**Stated goal**
Pick out the lines in the listing below that contain the word "follow" and copy them.

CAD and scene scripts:
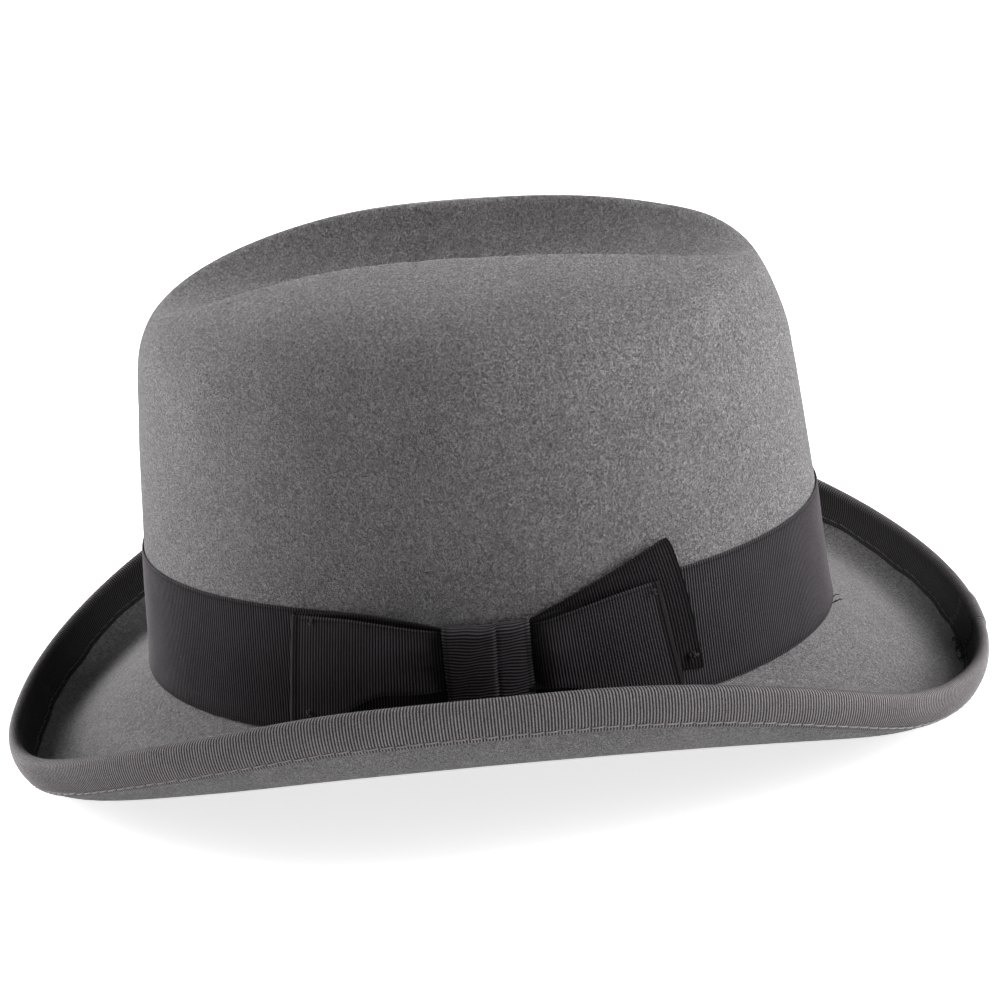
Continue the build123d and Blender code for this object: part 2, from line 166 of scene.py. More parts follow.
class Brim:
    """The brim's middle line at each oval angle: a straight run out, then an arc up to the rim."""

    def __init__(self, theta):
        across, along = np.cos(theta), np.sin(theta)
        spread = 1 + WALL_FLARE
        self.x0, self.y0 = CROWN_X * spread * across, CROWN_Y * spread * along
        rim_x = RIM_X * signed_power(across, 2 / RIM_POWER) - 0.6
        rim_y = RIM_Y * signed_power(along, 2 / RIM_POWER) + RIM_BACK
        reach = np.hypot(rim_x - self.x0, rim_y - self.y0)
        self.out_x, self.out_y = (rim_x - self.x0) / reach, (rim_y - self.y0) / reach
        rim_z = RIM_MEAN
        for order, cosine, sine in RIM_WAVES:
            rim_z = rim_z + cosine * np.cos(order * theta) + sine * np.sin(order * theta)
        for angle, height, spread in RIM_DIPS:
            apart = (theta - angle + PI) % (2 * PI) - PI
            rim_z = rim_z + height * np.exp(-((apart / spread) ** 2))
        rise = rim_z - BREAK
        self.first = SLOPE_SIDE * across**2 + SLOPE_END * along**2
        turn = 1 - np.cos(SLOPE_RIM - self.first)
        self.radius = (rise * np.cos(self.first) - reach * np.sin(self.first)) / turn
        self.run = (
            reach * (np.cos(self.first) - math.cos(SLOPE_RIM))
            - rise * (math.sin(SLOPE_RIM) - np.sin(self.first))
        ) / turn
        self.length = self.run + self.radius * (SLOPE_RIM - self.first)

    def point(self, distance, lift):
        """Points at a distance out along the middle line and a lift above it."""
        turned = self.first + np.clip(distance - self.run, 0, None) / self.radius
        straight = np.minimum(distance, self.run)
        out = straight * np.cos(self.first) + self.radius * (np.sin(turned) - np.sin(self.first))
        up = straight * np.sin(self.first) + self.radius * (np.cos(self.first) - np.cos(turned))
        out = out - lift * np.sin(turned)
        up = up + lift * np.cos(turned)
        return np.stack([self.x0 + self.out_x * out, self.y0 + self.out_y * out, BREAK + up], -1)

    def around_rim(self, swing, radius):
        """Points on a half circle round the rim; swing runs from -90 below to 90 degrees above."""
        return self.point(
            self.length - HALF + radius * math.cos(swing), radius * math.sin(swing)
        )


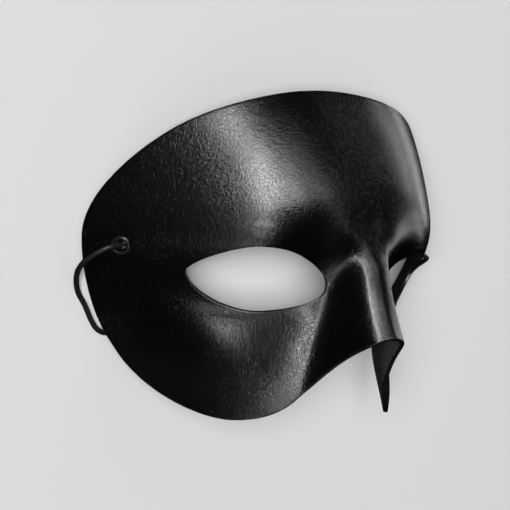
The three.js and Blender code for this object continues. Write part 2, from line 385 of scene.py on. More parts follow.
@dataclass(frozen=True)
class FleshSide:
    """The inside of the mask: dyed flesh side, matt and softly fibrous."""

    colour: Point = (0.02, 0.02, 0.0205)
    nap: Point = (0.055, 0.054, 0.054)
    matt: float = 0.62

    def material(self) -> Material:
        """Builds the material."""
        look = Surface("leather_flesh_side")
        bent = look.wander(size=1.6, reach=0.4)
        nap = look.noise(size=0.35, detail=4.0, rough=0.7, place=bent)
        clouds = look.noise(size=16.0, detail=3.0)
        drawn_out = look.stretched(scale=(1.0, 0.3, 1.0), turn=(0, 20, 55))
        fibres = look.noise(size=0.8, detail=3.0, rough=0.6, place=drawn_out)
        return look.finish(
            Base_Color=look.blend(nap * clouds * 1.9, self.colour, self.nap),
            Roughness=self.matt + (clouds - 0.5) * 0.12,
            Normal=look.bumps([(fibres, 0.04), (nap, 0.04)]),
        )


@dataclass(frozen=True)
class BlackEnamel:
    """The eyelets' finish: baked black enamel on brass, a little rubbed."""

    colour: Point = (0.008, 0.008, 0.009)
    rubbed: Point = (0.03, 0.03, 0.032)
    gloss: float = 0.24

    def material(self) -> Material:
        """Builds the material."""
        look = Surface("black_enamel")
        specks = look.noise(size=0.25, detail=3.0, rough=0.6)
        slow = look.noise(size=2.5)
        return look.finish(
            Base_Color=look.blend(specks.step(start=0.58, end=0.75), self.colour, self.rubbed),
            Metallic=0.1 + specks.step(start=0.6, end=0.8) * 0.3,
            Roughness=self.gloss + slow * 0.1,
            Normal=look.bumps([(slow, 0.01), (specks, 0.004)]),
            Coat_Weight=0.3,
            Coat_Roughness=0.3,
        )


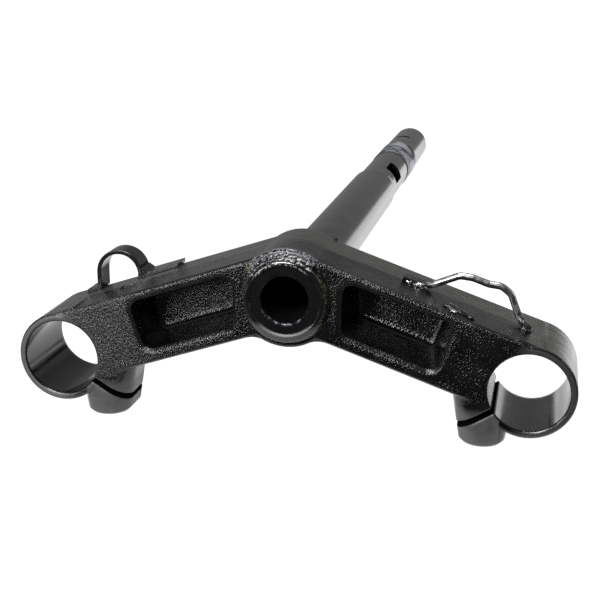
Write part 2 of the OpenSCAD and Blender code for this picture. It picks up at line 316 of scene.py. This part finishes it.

**Written response**
Continue the build123d and Blender code for this object: part 2, from line 166 of scene.py. More parts follow.
The three.js and Blender code for this object continues. Write part 2, from line 385 of scene.py on. More parts follow.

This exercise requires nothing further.